At one time the shipping sector buzzed with robust economic activity. It had as many as 60 ocean going ships. But things ran aground consequent to the Bhutto government's nationalization policy in the early 1970s. Even when the denationalization process began under successor government, and a number of ineffective incentives were introduced to rejuvenate the private industry, maritime industry received little help. A few brave souls who tried to venture into the field to make a new start found the environment too unfavourable, with the result that at present there is hardly any activity in the private sector with regard to shipping. The government needs to take a fresh look at the sector with a view to encouraging local as well as foreign companies to launch and expand their activities. That has become all the more important in view of the huge business prospects that the deep-sea port at Gwadar holds.

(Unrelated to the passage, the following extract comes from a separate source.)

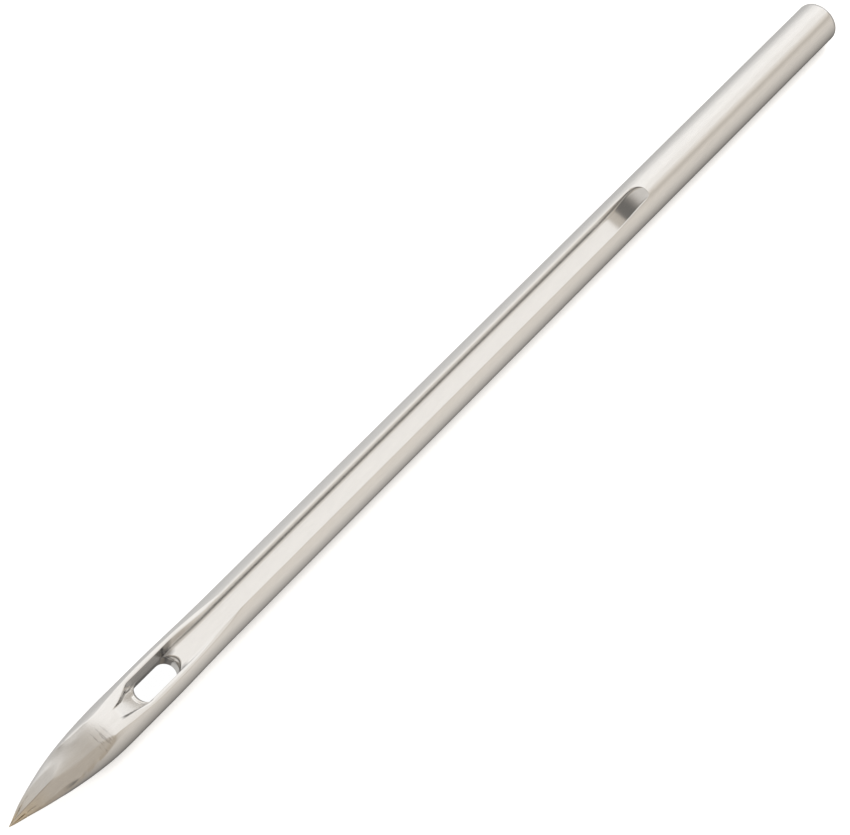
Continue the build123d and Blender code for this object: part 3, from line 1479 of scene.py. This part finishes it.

We must begin preparing sooner rather than later to benefit from the big opportunities that are to become available and, of course, also to utilize the existing ones. Once the port is up and running it will become a major hub of commercial activity, transporting goods and, possibly, oil and liquefied gas to and from this region and Central Asian Republics as well as other parts of the world.
It is, therefore, imperative to chalk out a maritime policy with a long-term perspective. First of all, the government must focus on removing bureaucratic hurdles that lend a helping hand to corrupt officials and also promote red tapism. The existing rules and regulations need to be revisited so that unnecessary and cumbersome producers are dispensed with. Secondly, the government must inject a heavy dose of incentives into the sector.